Wendy Brown

Nihilistische Zeiten

Denken mit Max Weber
Cover: Nihilistische Zeiten
Suhrkamp Verlag, Berlin 2023
ISBN 9783518588031
Gebunden, 187 Seiten, 28,00 EUR

Klappentext

Aus dem Englischen von Englischen von Christine Pries. Warum ist die Politik heute ein Laufsteg eitler Demagogen und die Universität ein ideologischer Kampfplatz? Und was ist dabei aus der Wahrheit geworden? In ihrem neuen Buch entdeckt Wendy Brown den modernen Nihilismus als Ursache dieser Probleme: Er entzieht allen Werten einschließlich der Wahrheit die Grundlage; er hyperpolitisiert das Wissen und reduziert die politische Sphäre auf die Zurschaustellung von Narzissmus. Der Nihilismus macht das Tiefgründige trivial, die Zukunft egal und die Korruption banal. Auf der Suche nach Lösungen wendet sich Brown Max Webers berühmten Vorlesungen über Wissenschaft und Politik als Beruf zu, die dieser am Ende des Ersten Weltkriegs hielt. Darin beklagt nämlich schon Weber selbst die Auswirkungen des Nihilismus auf das wissenschaftliche und politische Leben in der Moderne und fordert eine Wiederherstellung der Wahrheit in der Wissenschaft und der Integrität in der Politik. Im Anschluss an Weber plädiert Brown dafür, das Wissen aus der Hyperpolitisierung zu befreien, und denkt über neue Wege verantwortlichen politischen Handelns nach. Vor allem aber fordert sie die Linke auf, ihrer Verpflichtung zu kritischem Denken gerecht zu werden, und entwirft eine radikaldemokratische Vision, die eine charismatische Führung nicht scheut.

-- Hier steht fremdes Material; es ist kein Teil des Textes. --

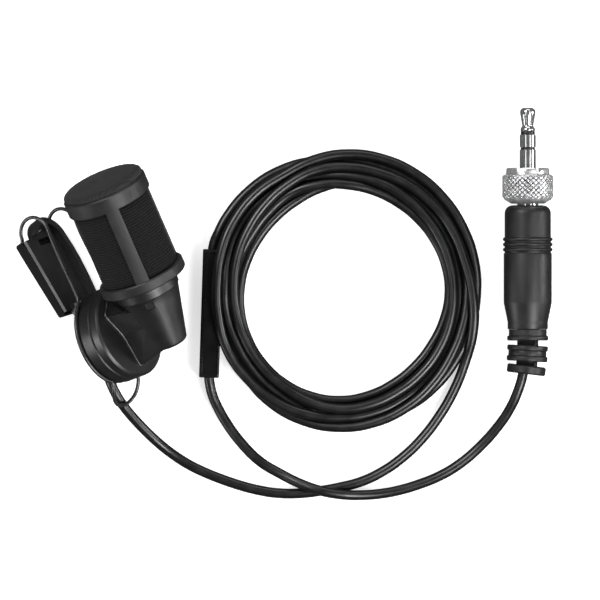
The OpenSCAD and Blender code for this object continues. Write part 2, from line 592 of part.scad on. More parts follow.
clip_base();
clip_jaw();
spring_wire();
base_cap();
cable_gland();
friction_washer();
swivel_hub();
retaining_ring();
elbow_body();
lead_wires();
capsule_holder();
capsule_can();
capsule_grille();
diaphragm();
backplate();
capsule_insulator();
preamp_board();
windscreen_cage();
windscreen_fabric();
foam_liner();
cable_mic_run();
cable_coil();
cable_coil_lead();
cable_sleeve();
cable_plug_run();
plug_body();
strain_relief();
shield_can();
cable_crimp();
plug_leads();
jack_sleeve();
jack_ring();
jack_tip();
front_insulator();
rear_insulator();
locking_nut();
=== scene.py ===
"""Lavalier microphone with its coiled cable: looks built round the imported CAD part.

Metres, in the frame of the CAD part. Lengths written in millimetres pass through MM or mm().
"""

import json
from math import atan2, cos, degrees, hypot, pi, radians, sin, sqrt

import bmesh
import bpy
import numpy as np
from mathutils import Matrix, Vector


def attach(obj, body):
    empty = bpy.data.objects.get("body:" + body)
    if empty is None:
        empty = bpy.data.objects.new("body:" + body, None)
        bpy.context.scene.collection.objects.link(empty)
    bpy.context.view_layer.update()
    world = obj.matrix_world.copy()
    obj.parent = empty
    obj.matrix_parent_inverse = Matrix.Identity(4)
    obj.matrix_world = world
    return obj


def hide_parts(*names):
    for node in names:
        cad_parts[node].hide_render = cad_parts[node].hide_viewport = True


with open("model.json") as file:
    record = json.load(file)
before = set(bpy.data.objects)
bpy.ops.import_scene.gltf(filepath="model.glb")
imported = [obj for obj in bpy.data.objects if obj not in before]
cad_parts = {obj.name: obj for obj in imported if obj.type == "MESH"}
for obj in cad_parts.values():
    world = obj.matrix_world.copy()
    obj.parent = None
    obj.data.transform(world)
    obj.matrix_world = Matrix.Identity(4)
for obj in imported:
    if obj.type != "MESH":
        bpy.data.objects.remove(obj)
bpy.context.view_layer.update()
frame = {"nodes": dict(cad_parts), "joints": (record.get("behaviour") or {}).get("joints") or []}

MM = 0.001
NODES = frame["nodes"]
JOINTS = {joint["name"]: joint for joint in frame["joints"]}


def mm(*numbers):
    return Vector(numbers) * MM


# ---------- frames of the CAD source, from the joints ----------

AXIS_HEIGHT = 14.35  # the microphone's axis above the swivel's centre, in mm
TONGUE_SLOPE = radians(13)
TONGUE_START = (0, 9, -4.7)


def placed(origin, x, z):
    """The matrix of a frame with that origin, X and Z."""
    y = z.cross(x)
    matrix = Matrix((x, y, z)).transposed().to_4x4()
    matrix.translation = origin
    return matrix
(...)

Rezensionsnotiz zu Neue Zürcher Zeitung, 28.11.2023

Für Rezensent Christian Marty bietet die Politikwissenschaftlerin Wendy Brown mit ihrem Buch über Max Weber als Guide aus dem um sich greifenden Nihilismus vor allem "Gefälligkeitswissenschaft" im Sinne Hans Blumenbergs. Indem die Autorin Webers Schriften "Politik als Beruf" und "Wissenschaft als Beruf" auf deren Ideen zur Verwirklichung von wissenschaftlich und politisch erörterten Werten hin abklopft, lässt sie Webers elitäres Wissenschafts- und Politikverständnis unter den Tisch fallen, moniert Marty. Browns optimistische Weber-Lektüre ist dem Rezensenten zu selektiv.

Rezensionsnotiz zu Die Tageszeitung, 17.10.2023

Rezensent Caspar Shaller kennt Wendy Browns Beschäftigung mit Max Weber. Browns Interpretationen von Webers Vorlesungen von 1917 und 1919 über Politik bzw. Wissenschaft als Beruf liest er mit Interesse. Leider können ihn die Ausführungen der US-Politologin nicht vollständig überzeugen. Ihr Versuch, Weber vor seinen Kritikern zu retten, verfängt laut Shaller nicht, da Brown ihre eigenen Grundannahmen nicht kritisch hinterfragt. Darüber hinaus fehlen dem Rezensenten in Browns Diskussion der beiden Vorlesungen wichtige Referenzen auf Chantal Mouffe bzw. Bruno Latour. Für Kenner Webers ist der Band damit "zu singulär", findet Shaller.

Rezensionsnotiz zu Die Zeit, 12.10.2023

So ganz kann Nils Markwardt bei Browns als Buch publizierten "Tanner Lectures on Human Value" nicht mitgehen. Vor allem wird ihm nicht ganz klar, was die Autorin mit "Nihilismus" meint, das ist für ihn ein "Staubsaugerbegriff", der die nötige intellektuelle Genauigkeit vermissen lässt. Immerhin aber greift sie auf zwei berühmte Vorträge Max Webers über Wissenschaft als Beruf und Politik als Beruf zurück, und Markwardt liest Browns Ausführungen dann doch mit einigem Interesse. Mit ihrem Begriff des Charismas kann Markwardt nicht so viel anfangen. Welche linke Partei hätte nicht gern mehr Politiker wie Bernie Sanders oder Alexandria Ocasio-Cortez, fragt er allen Ernstes. Dann aber fügt er sich in Browns Plädoyer zur Mäßigung. Auch zu Webers Zeiten herrschte an den Unis eine immer schärfere Polarisierung, lernt er und ist am Ende einverstanden mit Browns aus ihrer Lektüre abgeleiteten Aufruf, aus den Hörsälen keine permanente Kampfarena zu machen.